Did you know you can't run through a campground? You can only ran through one, because it's past tents.
Ha ha! Get it?
...sorry.
I have a nit to pick with this one, so bear with me. Also, tense goes hand in hand with the previous chapter, so if you haven't read it yet go back and do that.
I'll wait.
Ok, now that you're caught up, let's talk about rounding out your point of view, hereafter referred to as POV, with your narrator's place in time. Where voice and perspective tell you whose story you're following, POV tells you what direction they're facing.
There are three positions relative to the events of your story that you can choose from: past, present, and future.

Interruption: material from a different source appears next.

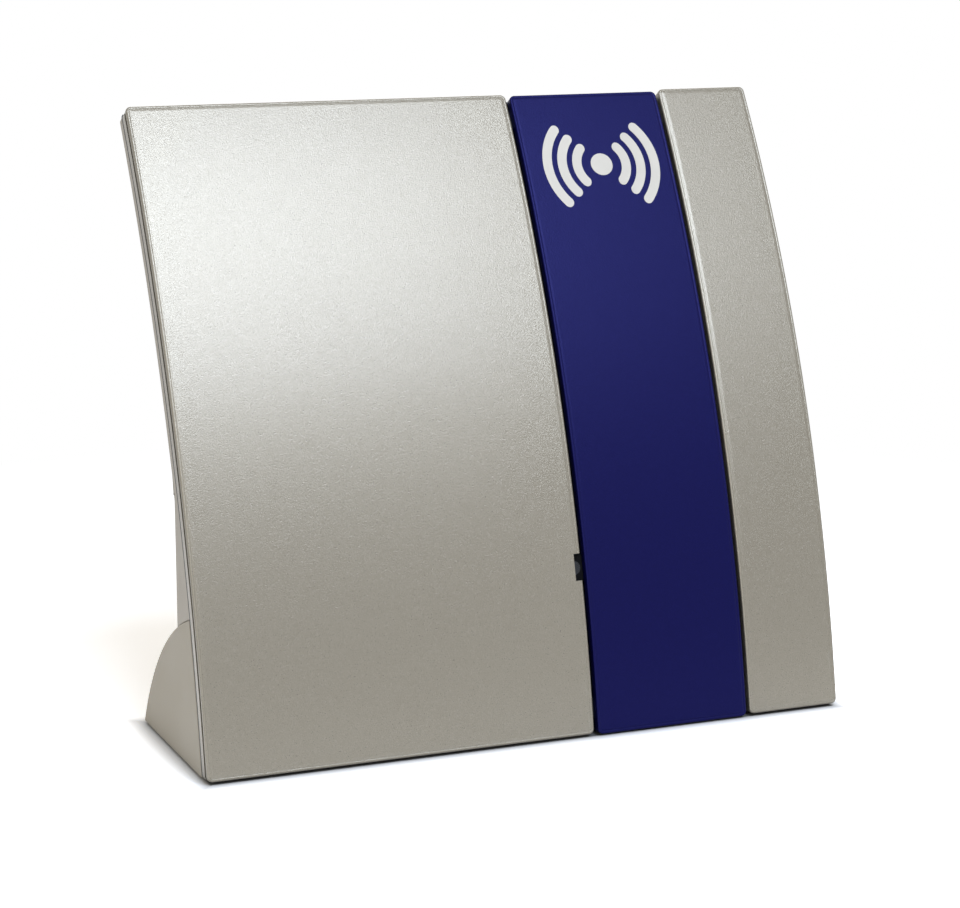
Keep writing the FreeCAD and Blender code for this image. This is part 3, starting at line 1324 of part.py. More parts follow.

Future tense POV is like a second person narrative: worth mentioning once, then throwing into the trash bin never to dredge it up again. It's speculative writing, hard to write and hard to follow. For example,
At ten o'clock, Giuseppe will get into his Mustang and drive to work, where he'll spend eight hours hunting for mistakes in client spreadsheets to exploit for his own profit.
A complete mess, right? It works for sections of a story, specific instances where you want to create a sense of uncertainty and imbalance because everything is only planned, nothing actually happens. Even writing in the second person, where the reader is the protagonist, can be sold easier than this. Let me put it this way: if you have the talent to write an entire book like this without making your readers nauseous, you don't belong on Wattpad, and you certainly don't need to read my how-to book.
With that nonsense behind us, let's look at more useful tools, past and present tense.
In the previous chapter (that you read, right?) I talked about voice as a separate issue, but the two go together like peanut butter and chocolate, or marshmallow and chocolate if you don't like peanuts, or Brad and Angela if you don't have a sweet tooth, except that didn't work out so well did it?
I digress. You understand my point.
When you choose a voice, you also need to select the tense, because it further determines what a reader can know and when they can know it. Most books are written in past tense because it gives you more options.
Giuseppe got into his Mustang and drove to work, where he spent eight hours hunting for ways to exploit his clients' financial documents for personal profit. He hated his job but loved the money, so he returned every day without complaint to the dim, rented office of a CPA.
It's used most often because it is by far the most versatile. With this voice, I can maneuver through time as it benefits the story since it's looking backward at events that already happened. You have time to explore the protagonist's thoughts and motivations, it's far easier to foreshadow or introduce plot mechanics, and since we are creatures who process rational thought from working memory, it's easier for us to digest.
I'm less of a fan of present tense, but it's valid if you can pull it off without tense switching. It's not natural to write this way, and even less natural to read, so you have to be careful to stay with the voice and POV throughout to avoid confusion and disconnects.
Giuseppe gets into his Mustang and drives to work, where he will spend eight hours hunting for ways to exploit his client's financial documents. He hates his job but loves the money so he returns every day without complaint to the dim, rented office of a CPA.
You might notice that this paragraph isn't a lot different from the one previous other than a couple of verb changes. That makes this style look easy to emulate, but in practice, it does the opposite. Since you're inside Giuseppe's head, experiencing things in real-time, you have to reproduce a stream-of-consciousness connection. Any wandering from the action implies stray thoughts, and too much of these will disrupt the flow of time, creating bumps and disconnects in your narrative.
Giuseppe throws the first punch and Mario ducks out of the way, countering with a vicious uppercut to Giuseppe's chin. He barely has time to register the impact before he feels the bones in his jaw crack, sending needles of pain into his mind. Mario is a much stronger opponent than he anticipated, and he feels regret over filing the stout man's taxes the year before. Giuseppe's head connects with the parking garage's concrete floor and the world goes black.
The above isn't a terrible paragraph, but you have to pause Mario's experience to explain what he's feeling and you lose the immediacy of your tense choice. It's not a mistake to write this way, but it's more difficult and more demanding on you as a writer.
I'm bringing this up because it's a current trend in WP, and it fails far more often than it succeeds. It takes more thought and effort, so to all the lazy writers out there, stop jumping on this bandwagon.
Whatever you pick, you absolutely must commit to it, at least within the context of a scene. When you shift tense, you break the experience for the reader, and if you're not doing it deliberately, it makes them question your choices, which means they're no longer paying attention to your story, and that's something you want to avoid at all costs.